L’humanité exprimée, la condition « noire »
 
Ce nouveau projet de photojournalisme antiraciste est né suite à des propos inadmissibles que j’ai entendus il y a trois ans, « Tous les Noirs sont des dealers », et que je cherche à présent à dénoncer. D’où ces portraits de personnes de couleur de peau « noire » auxquels j’ai ajouté ceux de Marie Montolieu, mon amie co-présidente de l’association antiraciste le MRAP (fondé en 1949) et de mon frère Emmanuel (que je présente souvent comme étant « l’homme le plus antiraciste du monde »).
 
Vous remarquez que je mets l’adjectif « noir » entre guillemets : quand vous lirez chaque témoignage attenant aux portraits, vous verrez notamment que  mes amies métisses, Indienne et Malgache ne se reconnaissent pas comme étant « noires ». Ce serait comme dire « les Juifs » ou « les homosexuels » ou « les gauchers » : ces conceptions enferment les personnes dans une seule caractéristique qui ne définit pas leur personne avec ses multiples identités. De même, « noir » ne veut rien dire, on ne peut définir une personne par sa pigmentation de peau. Surtout quand « les Noirs » que j’ai photographiés ont des origines, des cultures, des langues très différentes. Et pourtant la majorité de mes amis africains ou d’origine africaine se reconnaissent fièrement comme étant des « Noirs »…donc quelle appellation utiliser ?
 
Pourtant, j’avoue ne jamais avoir souffert moi-même du racisme…mais étant une femme et en raison de ma personnalité, j’ai connu la discrimination. Il m’a fallu trois projets photographiques antiracistes depuis 2020 (« L’humanité au-delà de la couleur » en 2022, « Français d’ici et d’ailleurs » en 2023 et « L’humanité exprimée, la condition noire » en 2025) avec des portraits, des discussions, des interviews et surtout beaucoup de lectures de livres pour mieux comprendre le racisme ; mes amis me disent à présent que mon questionnaire de 89 questions élaboré pour ce travail est « excellent » et que toutes les questions que je pose sont celles qu’ils se sont posées.
 
Or  je fais partie de ces Français qui demandent toujours « d’où viens-tu ? », mais par ouverture d’esprit, pour découvrir un autre pays, une autre culture, une autre langue, et voyager et rêver…ce qui peut être maladroit puisque  ne devrait-on pas respecter le « droit à l’indifférence » alors qu’en posant cette question j’insiste sur la « différence » ? A présent, je remarque que mon frère lui-même pose cette question, en toute innocence.

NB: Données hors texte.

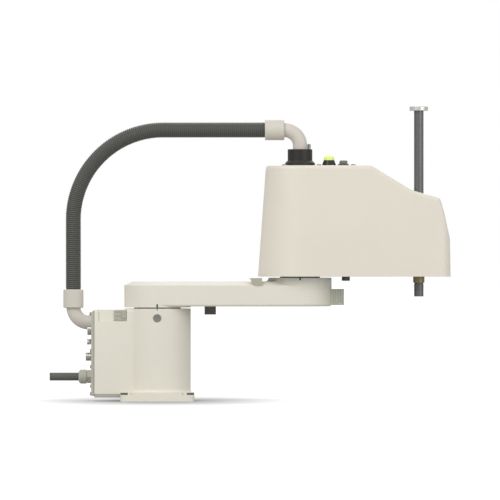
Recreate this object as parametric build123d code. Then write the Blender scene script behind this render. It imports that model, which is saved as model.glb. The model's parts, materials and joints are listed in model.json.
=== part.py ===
from build123d import *
import math
import os

os.makedirs("parts", exist_ok=True)

# Driving dimensions, in millimetres. The origin is on the first axis, in the plane of the mounting face.
# Axes
ELBOW_X = 300.0
QUILL_REACH = 250.0
QUILL_X = ELBOW_X + QUILL_REACH

# Clearances
RUN_GAP = 0.3
FIT_GAP = 0.05
SEAT_GAP = 0.5

# Base plate
PLATE_SIDE = 155.0
PLATE_T = 18.3
PLATE_CORNER_R = 10.0
PLATE_FLOOR_T = 10.0
POCKET_SIDE = 24.5
POCKET_DEPTH = 4.8
POCKET_INNER_R = 10.0
BOLT_PITCH = 130.0
BOLT_HOLE_R = 4.5

# Pedestal
PEDESTAL_R = 70.0
PEDESTAL_TOP_Z = 194.7
PEDESTAL_WALL = 14.0
PEDESTAL_FOOT_R = 7.0
MOTOR_FLANGE_Z = 138.0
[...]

Le sous-titre de cette exposition « La condition noire » renvoie au livre de Pap Ndiaye  La condition noire, essai sur une minorité française, 2009, le spécialiste des « black studies » en France : il considère qu’être « Noir » ne signifie rien vu la diversité des personnes de couleur de peau noire, et il parle plutôt de condition noire qui regroupe les personnes souffrant de discriminations en raison de leur apparence « noire ». En ce sens, ce travail photographique montre des portraits de « Noirs » très variés et d’origines extrêmement hétéroclites : y figure une Indienne, une Haïtienne, une Malgache, une métisse franco-camerounaise, une Afro-américaine mais aussi deux Sénégalais, un Ethiopien …Je ne veux surtout pas les stigmatiser et « essentialiser » leur couleur de peau, juste les regrouper pour prouver que le mot « Noir » veut tout dire et ne rien dire mais qu’ils ont en commun d’avoir subit des propos et des actes racistes…ou non.
 
Mon combat contre le racisme (et contre toute forme de discriminations) vient d’une éducation très libérale et humaniste : avec mes parents, j’avais visité 20 pays à l’âge de 10 ans ; et de mon frère Emmanuel, déficient intellectuel, très antiraciste en raison de sa sensibilité envers toute forme de discrimination. Emmanuel a ce merveilleux pouvoir, que j’admire, de voir au-delà de la couleur de peau, et de sentir directement le cœur et l’esprit des gens. C’était l’objet d’une précédente exposition « L’humanité au-delà de la couleur ». Mais ce projet montrait des « Noirs » athlètes, danseurs, boxeurs rencontrés dans la rue à La Défense et à Paris quand j’étais encore photographe de rue : cela m’a été reproché car j’avais photographié des stéréotypes, et pourtant ces personnes sont une réalité que l’on croise en se promenant. Aussi, pour prolonger ce travail, me suis-je mise au photojournalisme pour réaliser des portraits devant les lieux de travail pour éviter l’écueil des stéréotypes et présenter ces personnes sous leur jour professionnel. Il s’agît de chirurgiens-dentistes, de politiques, d’ingénieurs informaticiens, d’étudiants, de boulangers…bien loin d’une conception raciste cantonnant les « Noirs » au rôle de dealers.